People holding Torahs lined both sides of the stairway leading up to the synagogue, as the Torah was brought inside the sanctuary. The celebration continued inside with singing and dancing with all the Torah scrolls.

Many of Mendel’s friends were there including Mendel Lazaroff who played his version of Modeh Ani, written more than a year ago, in memory of his dear friend.

Yoeli Donin, another friend, said: “Cool to see how you can take such sadness and pain and make such a happy and joyous event from it! [It’s] amazing that the Cotlars are helping us live Mendel’s legacy in such an inspirational way.”

“What does one say at an event like this?” Rabbi Cotlar addressed the crowd “At an event where Eta and I, and all of us, feel such strong emotions, such confusing emotions. You can’t go on the Internet and look up ‘siyum speeches for people who’ve lost a child.’ All Eta and I can do is speak from the heart and tell you what’s on our mind.

“In general, we found it uplifting to learn and think about the eternal presence of a neshama’s actions in the world,” he continued. “In the book of Tanya, it describes the spiritual connections we make as ‘yichud zeh nitzchi l’olam’ lasting forever. Each memory we have, each mitzvah done by Mendel or for Mendel… lasts forever.

“And, more than just lasting forever, it increases. A few months ago, on Mendel’s yahrzeit, Eta and I discovered a speech from the Rebbe from that same day, the 13th of Tishrei, which is also the yartzeit of the fourth Lubavitcher Rebbe.”

Rabbi Cotlar shared the Rebbe’s remarks: “The Rebbe explained that in the world at large, people think that as time passes all matters tend to grow weaker; but the truth is, that while physical things do fade, spiritual things strengthen. A person’s neshama, their soul, and the influence that the neshama has on the world gets stronger with each passing minute, hour and day after leaving the body. The passage of time brings about an elevation and its impact on the world continues. … Thanks to you and thousands of others, Mendel’s theme of kindness and gratitude continues to spread. So now, with this siyum, with this new Torah, Mendel has one more tool, one more way to act in the world.”

A video to close out the event was presented that followed the words of the soundtrack of a modern Hebrew song about gratitude, “Modeh Ani,” by Omer Adam, and inspirational remarks by Mendel’s mother, Eta, as images of Mendel and his family flashed across the screen.

“A few weeks ago, I read a quote describing child loss: ‘Some things in life cannot be fixed, they can only be carried,’ ” said Eta Cotlar. “How true are those words. I read it and I immediately felt my shoulders get heavy. There are certain things a person cannot be expected to carry … carrying something doesn’t have to be a burden. We all carry so many things throughout our lives that should feel heavy, but they don’t, because we don’t simply carry them, we hold them and keep them safe, we lift them up and share them with others. … We carry these things out of love, excitement, curiosity and pride. It was staring me in the face – Mendel’s Torah. A Torah scroll is so heavy, but holding it is the greatest honor.

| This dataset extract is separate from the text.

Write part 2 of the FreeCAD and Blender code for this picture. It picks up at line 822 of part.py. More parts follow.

“Keeping Torah is a challenge,” she continued, “but it lifts us up. It gives us strength. Torah never ends. It epitomizes continuity. Just as it appears to be ending it begins again. … This sefer Torah will forever be a reminder that the end is just another kind of a beginning, a reminder that you are here as long as we remember to live life as you did, helping others and bringing simcha [joy] to others, as long as we remember the fun, happy, loving times we shared as a family and community, you will always be here.

“… Mendel, as we hold and carry you, you are carrying us, lifting us up and continuing to bring us nachas,” Eta continued. “… Torah protects people. It brings people together, it shines light on dark places, just as you always did, Mendel. …”

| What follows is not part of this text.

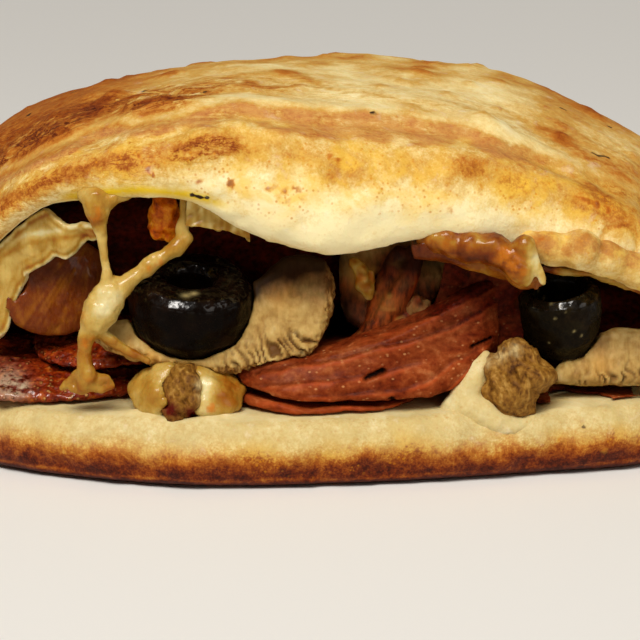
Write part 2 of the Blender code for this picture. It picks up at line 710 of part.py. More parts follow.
def make_ham_folds(dough, filling, finish, group):
    """The folded ham that fills the pocket: ruffled in the mouth, smooth against its neighbours."""
    walls, neighbours = surface_tree([dough]), surface_tree(filling)
    rings = []
    for i in range(FOLD_STATIONS):
        along = i / (FOLD_STATIONS - 1)
        x = mix(FOLDS_LEFT, FOLDS_RIGHT, along)
        heart = Vector((x, FOLD_MIDDLE, FOLD_HEART - FOLD_FALL * smoothstep(30.0, FOLDS_RIGHT, x)))
        shrink = oval(mix(-FOLD_END, FOLD_END, along), FOLD_END_POWER)
        ring = []
        for s in range(FOLD_SPOKES):
            angle = 2.0 * math.pi * s / FOLD_SPOKES
            across, up = math.cos(angle), math.sin(angle)
            furthest = FOLD_REACH
            if across < -0.2:
                furthest = min(furthest, (FOLD_FRONT - FOLD_MIDDLE) / across)
            reach = min(room_from(walls, heart, angle, furthest, LOOK_NEAR),
                        room_from(neighbours, heart, angle, furthest, LOOK_FAR))
            ruffle = 1.0 + math.sin(RUFFLES_ROUND * angle + x / RUFFLE_TWIST) if across < -0.7 else 0.0
            reach = reach * shrink - FOLD_RUFFLE * ruffle
            ring.append((x, heart.y + across * reach, heart.z + up * reach))
        rings.append(ring)
    return add_piece("ham_folds", loft(rings), finish, group)


def make_all(maker, sizes, finish, group):
    """One piece for each name in a table of sizes."""
    return [maker(name, size, finish, group) for name, size in sizes.items()]


def make_cheese_skin(finish, group):
    """The pale frilled skin of cheese that hangs from the lid at the left."""
    def place(u, v):
        x = mix(SKIN_LEFT, SKIN_RIGHT, u)
        head = lip_height(x) + 1.0 - 5.0 * smoothstep(-47.0, -40.0, x)
        z = mix(head, skin_foot(x), v)
        y = inner_front(x) + 0.6 + 1.2 * v + 0.9 * math.sin(x * 1.1) * v
        return (x, y, z)
    return add_piece("cheese_skin_left", sheet(place, 17, 4, SKIN_THICKNESS), finish, group)


def make_cheese_strings(finish, group):
    """Stretched cheese at the left: two strings from the lid meet in a white drop that runs down."""
    return make_melt("cheese_strings_left", STRINGS, STRING_VOXEL, STRING_FACES, finish, group)


def make_cheese_layer(finish, group):
    """The melted cheese under the right of the lid: a layer running back, a moist rim and two drips."""
    def rim(x):
        thick = mix(1.2, 2.3, smoothstep(36.0, 28.0, x))
        return (x, inner_front(x) + 0.6, lip_height(x) - 0.5 * thick - 0.3, thick)

    def under_lid(x, y):
        return (x, y, lip_height(x) + 1.6 + 2.0 * smoothstep(-42.0, -20.0, y), LAYER_BEAD)

    columns = [LAYER_LEFT + LAYER_PITCH * i for i in range(LAYER_COLUMNS)]
    rows = [LAYER_BACK - LAYER_ROW_PITCH * i for i in range(12)]
    chains = list(DRIPS)
    for x in columns:
        middle = 0.5 * (inner_front(x) + LAYER_BACK)
        chains.append([rim(x), under_lid(x, inner_front(x) + 5.0), under_lid(x, middle),
                       under_lid(x, LAYER_BACK)])
    for here, beyond in zip(columns, columns[1:]):
        chains.append([rim(here), rim(beyond)])
        chains.extend([under_lid(here, y), under_lid(beyond, y)]
                      for y in rows if y > inner_front(beyond) + 4.0)
    return make_melt("cheese_layer_right", chains, LAYER_VOXEL, LAYER_FACES, finish, group)


# ---------------------------------------------------------------- build

def centre_on_base(pieces):
    """Bring the middle of the loaf's box, at its underside, to the origin."""
    boxes = [box_of(piece) for piece in pieces]
    low = [min(box[0][k] for box in boxes) for k in range(3)]
    high = [max(box[1][k] for box in boxes) for k in range(3)]
    shift = Vector((-0.5 * (low[0] + high[0]), -0.5 * (low[1] + high[1]), -low[2]))
    for piece in pieces:
        piece.data.transform(Matrix.Translation(shift))


def build():
    """Make every piece, fit each round the ones before it, and centre the loaf on the origin."""
    for old in list(bpy.data.objects):
        bpy.data.objects.remove(old, do_unlink=True)
    parts = collection("stromboli")
    cutters = collection("room_cutters")
    crust = material("baked_crust", (0.80, 0.55, 0.28), 0.62)
    olive_skin = material("black_olive", (0.02, 0.014, 0.01), 0.22)
    meat = material("sausage", (0.42, 0.24, 0.11), 0.55)
    ham = material("ham", (0.56, 0.20, 0.15), 0.42)
    salami = material("pepperoni", (0.42, 0.06, 0.02), 0.35)
    mushroom = material("mushroom", (0.72, 0.56, 0.33), 0.55)
    pale_cheese = material("melted_cheese", (0.86, 0.76, 0.50), 0.35)
    orange_cheese = material("browned_cheese", (0.42, 0.19, 0.04), 0.35)
    pepper = material("roast_pepper", (0.62, 0.13, 0.02), 0.25)

    filling = make_all(make_olive, OLIVES, olive_skin, parts)
    filling += make_all(make_lump, SAUSAGE, meat, parts)
    filling += make_all(make_lump, PEPPER, pepper, parts)
    filling += make_ham(ham, parts)
    filling += make_all(make_lump, PEPPERONI, salami, parts)
    filling += make_all(make_lump, CHEESE_MOUND, pale_cheese, parts)
    filling += make_all(make_slice, MUSHROOMS, mushroom, parts)
    filling.append(make_cheese_skin(pale_cheese, parts))
    filling += make_all(make_lump, CHEESE_SLICE, orange_cheese, parts)
    filling.append(make_cheese_strings(pale_cheese, parts))
    filling.append(make_cheese_layer(pale_cheese, parts))
    pieces = [make_dough(crust, parts)]
    for piece in filling:
        fit_round(piece, pieces, cutters)
        pieces.append(piece)
    folds = make_ham_folds(pieces[0], pieces[1:], ham, parts)
    fit_round(folds, pieces, cutters)
    pieces.append(folds)
    centre_on_base(pieces)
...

Friends and family were visibly moved by the service. “It was beyond beautiful and very moving for me,” said Miriam Fishman, a long-time family friend. “I could never understand the Rebbe’s urgency to bring Moshiach until now. He felt our pain and wanted it to end. It was also so uplifting to be part of such a happy time, celebrating the life of a superb neshama.”

The Torah will be used in a way Mendel would have wanted, “to lift people up who are down, to make people feel special and appreciated, and to bring out the very best in people,” said Rabbi Cotlar. The family hopes it will eventually be used for a children’s and beginner’s minyan but, until that that time, the Torah will be used regularly in the Chabad House in Cary, N.C., where Mendel’s uncle, Rabbi Yisrael Cotlar, is rabbi. “We’re grateful that we’ve found it a home so connected to us and Mendel,” said Rabbi Daniel Cotlar.